What Paul does is point the people to the one person that can fulfill their deepest longing, the one for whom they have been searching, Jesus Christ. And although some rejected his plea, although some said they would hear more later, some believed, some found the answer for which they were searching.

Our calling today as Christians and as the church is to follow Paul’s example and point those searching for God in America not to the church, not to an obscure God, but to Jesus Christ.

In his book Inside the Mind of Unchurched Harry and Mary, Lee Strobel tells the story of one of our nation’s seekers. Mary lived in Michigan and grew up attending Sunday school and worship, even youth group as a teen. After high school graduation she attended off and on--more off than on--but still enough to keep her name on the role and be asked to serve on committees. Then at 31, as a mother of two, a friend invited her to a crusade at her church. Mary wasn’t completely sure why she said yes. But clearly there was a yearning within her for something more than she had known to that time. She was searching for something more of God than she had discovered. And in the crusade she found it. Through the simple proclamation of the Gospel, through the simple declaration of Jesus as God’s Son, as the one sent to save us, she found God. She found the grace and peace, hope and purpose for which she had longed.

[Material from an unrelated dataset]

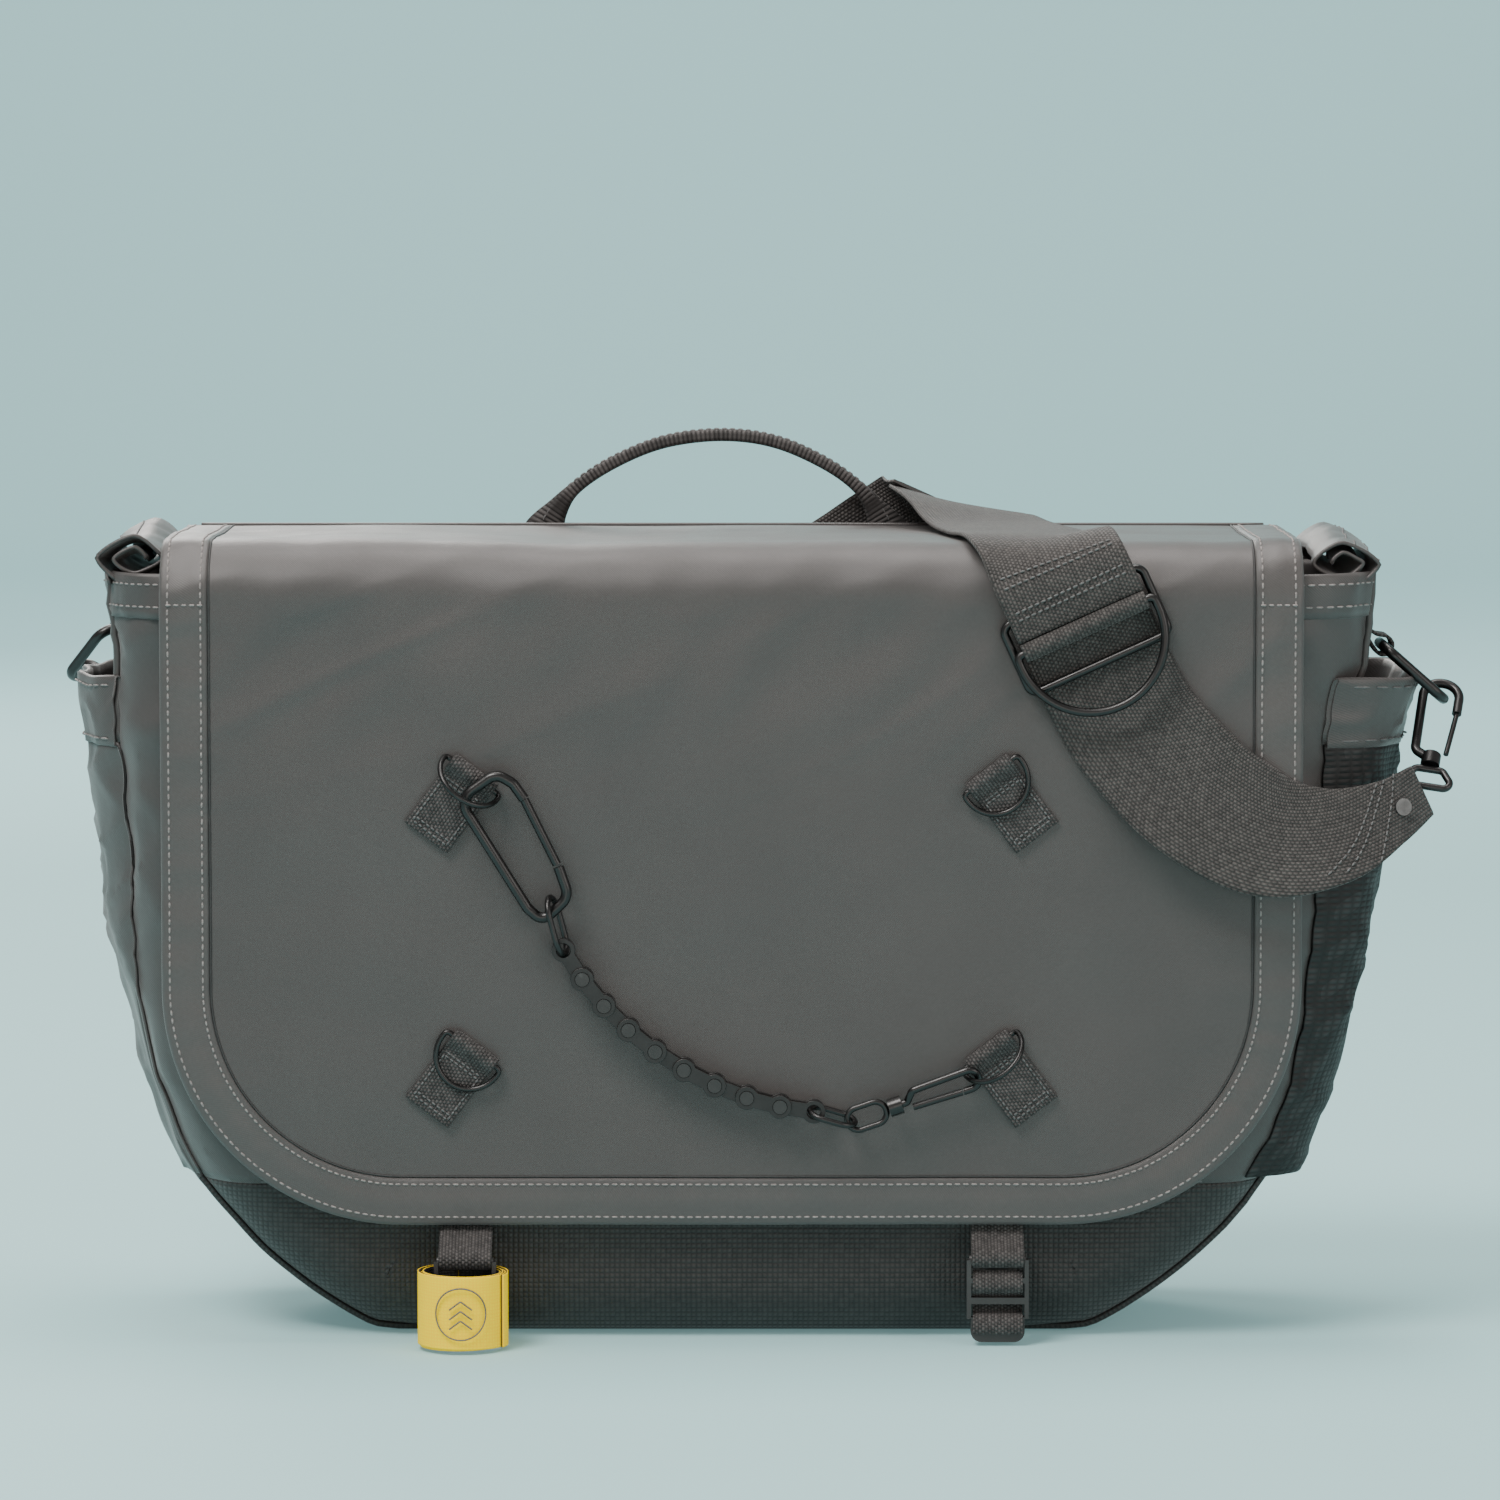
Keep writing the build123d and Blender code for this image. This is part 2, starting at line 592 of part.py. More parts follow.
with BuildPart() as strap_fold:
    start = Vector(*STRAP_RING_AT) - STRAP_ACROSS * 24.6
    with BuildSketch(Plane(origin=start, z_dir=STRAP_ACROSS)):
        Circle(SLIDER_WIRE + 0.2 + WEB_T)
        Circle(SLIDER_WIRE + 0.2, mode=Mode.SUBTRACT)
    extrude(amount=49.2)
    add(ribbon(FRONT_RUN).part, mode=Mode.SUBTRACT)
save(strap_fold, "strap_fold")

rivet_at = Vector(248.0, -64.2, 199.4)
rivet_face = Vector(0.35, -0.90, 0.1).normalized()
with BuildPart() as strap_rivet:
    with BuildSketch(Plane(origin=rivet_at + rivet_face * 1.2, z_dir=rivet_face)):
        Circle(3.2)
    extrude(amount=1.4)
save(strap_rivet, "strap_rivet")

# ---- Side rings and strap hooks -------------------------------------------------------------------


def save_pair(builder, name, trimmed=False):
    """Save a right-hand fitting, and the same fitting turned round to the rear left corner."""
    save(builder, f"{name}_right")
    with BuildPart() as left:
        add(builder.part.moved(LEFT_PLACE))
        if trimmed:
            add(outer_block.part, mode=Mode.SUBTRACT)
    save(left, f"{name}_left")


left_turn = radians(LEFT_TURN)
left_shift = (
    LEFT_CORNER[0] - RIGHT_CORNER[0] * cos(left_turn) + RIGHT_CORNER[1] * sin(left_turn),
    LEFT_CORNER[1] - RIGHT_CORNER[0] * sin(left_turn) - RIGHT_CORNER[1] * cos(left_turn),
    0,
)
LEFT_PLACE = Location(left_shift, (0, 0, LEFT_TURN))

ring_top = Vector(*SIDE_RING_TOP)
ring_hang = Vector(0.75, 0, -0.66)
with BuildPart() as side_ring:
    with BuildSketch(Plane.XY) as ring_flat:
        RectangleRounded(2 * SIDE_RING_HALF, SIDE_RING_LENGTH, 6)
    ring_plane = Plane(origin=ring_top + ring_hang * SIDE_RING_LENGTH / 2, x_dir=(0, 1, 0),
                       z_dir=Vector(0, 1, 0).cross(ring_hang))
    add(tube(ring_plane.from_local_coords(ring_flat.sketch.faces()[0].outer_wire()), SIDE_RING_WIRE).part)
save_pair(side_ring, "side_ring")

LOOP_WIDE, LOOP_BORE = 16.0, SIDE_RING_WIRE + 0.2
with BuildPart() as ring_loop:
    with BuildSketch(Plane(origin=ring_top - Vector(0, LOOP_WIDE / 2, 0), z_dir=(0, 1, 0))):
        Circle(SIDE_RING_WIRE + 2.0)
        Circle(LOOP_BORE, mode=Mode.SUBTRACT)
    extrude(amount=LOOP_WIDE)
    with Locations((233.0, SIDE_RING_TOP[1], 267.0)):
        Box(4.0, LOOP_WIDE, 16.0)
    with Locations((238.0, SIDE_RING_TOP[1], 260.6)):
        Box(13.0, LOOP_WIDE, 2.6)
    add(outer_block.part, mode=Mode.SUBTRACT)
    with BuildSketch(Plane(origin=ring_top - Vector(0, LOOP_WIDE / 2 + 1, 0), z_dir=(0, 1, 0))):
        Circle(LOOP_BORE)
    extrude(amount=LOOP_WIDE + 2, mode=Mode.SUBTRACT)
save_pair(ring_loop, "side_ring_tab", trimmed=True)

ring_low = ring_top + ring_hang * SIDE_RING_LENGTH
strap_end = Vector(*STRAP_END)
pull = (ring_low - strap_end).normalized()
wide = (Vector(1, 0, 0) - pull * pull.X).normalized()
# x along the hook from the strap end to the ring, y across it
hook_frame = Plane(origin=strap_end, x_dir=pull, z_dir=pull.cross(wide))
reach = (ring_low - strap_end).length
with BuildPart() as strap_hook:
    with BuildLine(hook_frame) as hook_line:
        FilletPolyline(
            (11.0, 0), (14.5, -6.4), (reach + 6.2, -6.8), (reach + 6.2, 6.8), (reach - 7.0, 6.8),
            radius=[3.0, 6.5, 6.5])
    with BuildSketch(Plane(origin=hook_line.line @ 0, z_dir=hook_line.line % 0)):
        Circle(HOOK_WIRE)
    sweep()
    with BuildSketch(Plane(origin=hook_frame.from_local_coords((8.0, 0, 0)), z_dir=pull)):
        Circle(HOOK_SHANK_R)
    extrude(amount=5.0)
save_pair(strap_hook, "strap_hook")

gate_from = hook_frame.from_local_coords((14.2, 5.2, 0))
gate_to = hook_frame.from_local_coords((reach - 7.4, 6.8, 0))
with BuildPart() as hook_gate:
    with BuildSketch(Plane(origin=gate_from, z_dir=gate_to - gate_from)):
        Circle(HOOK_GATE_WIRE)
    extrude(amount=(gate_to - gate_from).length)
save_pair(hook_gate, "strap_hook_gate")

with BuildPart() as hook_eye:
    with BuildLine(hook_frame) as eye_line:
        FilletPolyline((-1.5, -10.5), (-1.5, 10.5), (6.4, 5.0), (6.4, -5.0), radius=2.5, close=True)
    with BuildSketch(Plane(origin=eye_line.line @ 0, z_dir=eye_line.line % 0)):
        Circle(HOOK_EYE_WIRE)
    sweep()
save_pair(hook_eye, "strap_hook_eye")

# ---- Lash straps, buckles and the slap band -------------------------------------------------------

for side, word in ((-1, "left"), (1, "right")):
    x = side * LASH_X
    y = BUCKLE_Y[word]
    bar = (x, y, BUCKLE_TOP_Z)
    with BuildPart() as lash_strap:
        with BuildSketch(Plane.YZ.offset(x - SMALL_WEB / 2)):
            with BuildLine():
                Polyline((-64.0, 96.0), (-65.6, 96.0), (-65.6, 43.6), (y - 0.5, BUCKLE_TOP_Z + 3.0),
                         (y + 2.2, BUCKLE_TOP_Z + 1.6), (-64.0, 41.5), close=True)
            make_face()
        extrude(amount=SMALL_WEB)
        with BuildSketch(Plane.YZ.offset(x - SMALL_WEB / 2)):
            with Locations((y, BUCKLE_TOP_Z)):
                Circle(3.0)
        extrude(amount=SMALL_WEB)
        with BuildSketch(Plane.YZ.offset(x - SMALL_WEB / 2)):
            with Locations((y, BUCKLE_TOP_Z)):
                Circle(1.7)
        extrude(amount=SMALL_WEB, mode=Mode.SUBTRACT)
    save(lash_strap, f"lash_strap_{word}")

    low_z = BUCKLE_TOP_Z - BUCKLE_LENGTH
    with BuildPart() as buckle:
        with BuildSketch(Plane(origin=(x, y + BUCKLE_T / 2, 0), x_dir=(1, 0, 0), z_dir=(0, -1, 0))):
            with Locations((0, low_z + 9 + (BUCKLE_LENGTH - 9) / 2)):
                Rectangle(2 * BUCKLE_HALF, BUCKLE_LENGTH - 9)
            with Locations((0, low_z + 6)):
                RectangleRounded(2 * BUCKLE_HALF - 3, 11.5, 4)
            for height, tall in ((27.4, 6.4), (19.6, 5.4), (12.0, 5.0)):
                with Locations((0, low_z + height)):
                    Rectangle(2 * BUCKLE_HALF - 3.2, tall, mode=Mode.SUBTRACT)
        extrude(amount=BUCKLE_T)
        with Locations((x, y, BUCKLE_TOP_Z + 0.2)):
            Box(2 * BUCKLE_HALF - 3.2, BUCKLE_T + 2, 2 * 3.2, mode=Mode.SUBTRACT)
        with BuildSketch(Plane.YZ.offset(x - BUCKLE_HALF + 1)):
            with Locations((y, BUCKLE_TOP_Z)):
                Circle(1.5)
        extrude(amount=2 * BUCKLE_HALF - 2)
    save(buckle, f"lash_buckle_{word}")

with BuildPart() as slap_band:
    with BuildSketch(Plane.XY.offset(BAND_LOW)):
        with Locations(BAND_AT):
            Circle(BAND_R)
            Circle(BAND_BORE, mode=Mode.SUBTRACT)
    extrude(amount=BAND_HIGH - BAND_LOW)
save(slap_band, "slap_band")

# ---- Grab handle ---------------------------------------------------------------------------------

handle_plane = Plane(origin=(HANDLE_X, HANDLE_Y, 0), x_dir=(1, 0, 0), z_dir=(0, -1, 0))
with BuildPart() as grab_handle:
    with BuildLine(handle_plane) as handle_line:
        left_base, right_base = (-HANDLE_BASE_HALF, 294.5), (HANDLE_BASE_HALF, 294.5)
        left_neck, right_neck = (-HANDLE_NECK_HALF, HANDLE_NECK_Z), (HANDLE_NECK_HALF, HANDLE_NECK_Z)
        Spline(left_base, left_neck, (0, HANDLE_TOP), right_neck, right_base)
    with BuildSketch(Plane(origin=handle_line.line @ 0, x_dir=(0, 1, 0), z_dir=handle_line.line % 0)):
        RectangleRounded(HANDLE_DEEP, HANDLE_THICK, 1.5)
    sweep()
save(grab_handle, "grab_handle")
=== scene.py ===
import json
import math
from functools import partialmethod

import bmesh
import bpy
import numpy as np
from mathutils import Matrix, Vector, noise


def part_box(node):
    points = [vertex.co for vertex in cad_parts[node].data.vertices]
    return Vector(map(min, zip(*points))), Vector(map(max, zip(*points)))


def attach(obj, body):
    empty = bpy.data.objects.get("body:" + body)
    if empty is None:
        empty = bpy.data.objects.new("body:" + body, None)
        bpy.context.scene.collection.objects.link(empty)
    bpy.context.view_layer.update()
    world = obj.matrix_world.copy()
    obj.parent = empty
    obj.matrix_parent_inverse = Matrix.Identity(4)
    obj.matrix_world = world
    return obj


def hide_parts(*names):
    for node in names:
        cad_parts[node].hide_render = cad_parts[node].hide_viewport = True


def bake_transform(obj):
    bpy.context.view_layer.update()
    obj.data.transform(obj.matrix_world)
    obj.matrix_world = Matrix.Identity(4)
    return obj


MM = 0.001
UV_SCALE = 0.1  # UV units are centimetres
TAU = 2 * math.pi
REST = "root"  # the body that stands still
SIDES = ((-1, "left"), (1, "right"))

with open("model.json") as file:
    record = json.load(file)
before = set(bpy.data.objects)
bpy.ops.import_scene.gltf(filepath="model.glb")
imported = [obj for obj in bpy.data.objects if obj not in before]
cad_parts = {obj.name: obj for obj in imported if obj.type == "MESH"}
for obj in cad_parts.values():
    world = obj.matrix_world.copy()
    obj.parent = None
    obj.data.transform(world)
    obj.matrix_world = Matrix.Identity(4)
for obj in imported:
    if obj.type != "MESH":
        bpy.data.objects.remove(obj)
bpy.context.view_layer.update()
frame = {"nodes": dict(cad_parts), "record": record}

# ---- Camera ----

AIM = Vector((0.0068, -0.072, 0.2213))
RANGE, ELEVATION = 2.6, math.radians(5.0)
SENSOR, LENS, FAR_CLIP = 36.0, 169.0, 30.0
camera = bpy.data.objects.new("camera", bpy.data.cameras.new("camera"))
bpy.context.scene.collection.objects.link(camera)
bpy.context.scene.camera = camera
camera.data.sensor_width, camera.data.lens, camera.data.clip_end = SENSOR, LENS, FAR_CLIP
back = Vector((0.0, -math.cos(ELEVATION), math.sin(ELEVATION)))
camera.location = AIM + back * RANGE
camera.rotation_euler = (-back).to_track_quat("-Z", "Y").to_euler()

# ---- Node helpers ----


class Val:
    """A node socket that builds math nodes when it is used in arithmetic."""

    def __init__(self, tree, socket):
        self.tree, self.socket = tree, socket

    def _math(self, operation, other=None):
        node = self.tree.nodes.new("ShaderNodeMath")
        node.operation = operation
        self.tree.links.new(self.socket, node.inputs[0])
        if isinstance(other, Val):
            self.tree.links.new(other.socket, node.inputs[1])
        elif other is not None:
            node.inputs[1].default_value = other
        return Val(self.tree, node.outputs[0])

    __add__ = partialmethod(_math, "ADD")
    __sub__ = partialmethod(_math, "SUBTRACT")
    __mul__ = partialmethod(_math, "MULTIPLY")
    above = partialmethod(_math, "GREATER_THAN")
    modulo = partialmethod(_math, "FLOORED_MODULO")
    floor = partialmethod(_math, "FLOOR")
    absolute = partialmethod(_math, "ABSOLUTE")
    sin = partialmethod(_math, "SINE")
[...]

Today we live among people, both inside the church and out, who are searching for God. Unfortunately, it has become popular among mainline churches and mainline Christians to endorse the search as if the search itself were the purpose. But to do so is misguided. It is the equivalent of saying that the purpose of going to the doctor is to go to the doctor rather than to be healed. It is the equivalent of saying that the purpose of going to dinner is the trip from home to Crystals rather than to eat and be filled.

The point of a search is to find. And those searching among the bookshelves and Internet, among the do-it-yourself religions and ancient rituals,

need the church of Jesus Christ to act like. They need you and me to point them beyond the search and to the God revealed fully and finally in Jesus Christ.